In shadow deployment, the new model runs alongside the existing production model, processing the same requests, but its outputs are not visible to the users. Only the predictions from the current production model are used, while the new model operates silently in the background.

This approach allows you to validate your model inference pipeline and compare the predictions of the new model with those of the existing model.

By using shadow deployment for machine learning model validation, you can ensure that the model serving pipeline is functioning correctly in a production environment.

If there are discrepancies, you can analyze them to understand potential risks or errors in the model's prediction process.

One of the key benefits of shadow deployment is that it provides a safety net; you can see how your model would perform under real production conditions without any risk to your business. It also helps in mitigating risks associated with full-scale deployment, ensuring that the deployment infrastructure is robust and ready for production.

Benefits of Shadow Deployment

Risk-Free Environment: Since the new model's predictions are not served to users, any potential errors or inconsistencies do not impact the user experience.
Validates Serving Pipeline: Shadow deployment ensures that the new model's serving infrastructure is stable and ready for production.
Real-World Data: The model is tested with real production data, which helps identify issues that may not be apparent during offline testing, making production environment testing more effective.

Limitations of Shadow Deployment

While shadow deployment is invaluable for validating the serving pipeline, it falls short in assessing the true impact of the model on business metrics.

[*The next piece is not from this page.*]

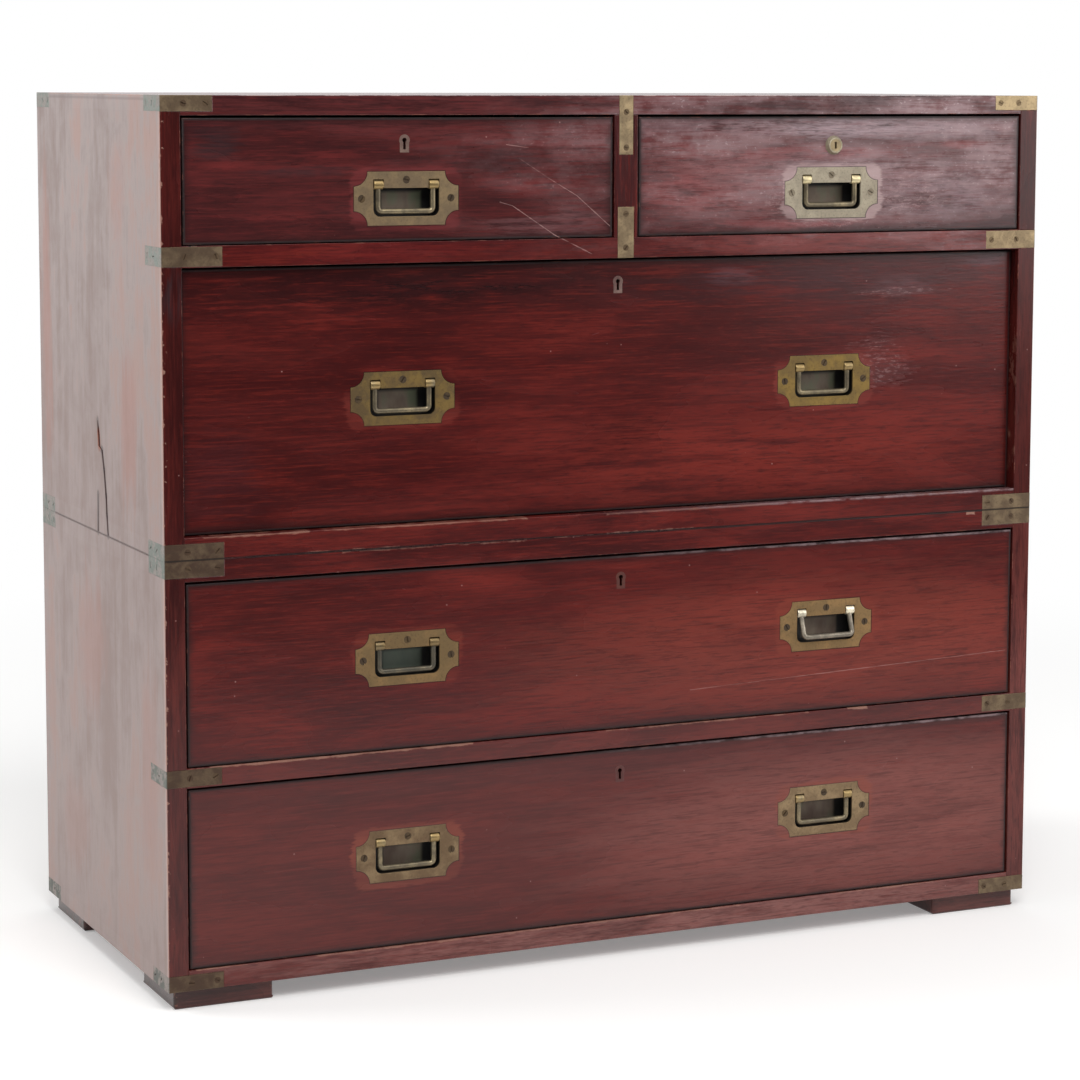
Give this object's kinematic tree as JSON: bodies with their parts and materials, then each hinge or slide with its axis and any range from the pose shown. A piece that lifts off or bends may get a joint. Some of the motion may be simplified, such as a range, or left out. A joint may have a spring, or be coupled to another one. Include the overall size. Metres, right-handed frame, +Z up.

The lack of user interaction with the new model means you cannot measure how it will influence user behavior or business outcomes.

Additionally, the production model still dictates user outcomes, so you do not get feedback on the new model's potential to drive revenue or improve user satisfaction.

Canary Deployment: A Controlled Rollout

Canary deployment takes testing a step further by releasing the new model to a small subset of users.

This method allows you to assess the model's performance in a live production environment, albeit with limited exposure.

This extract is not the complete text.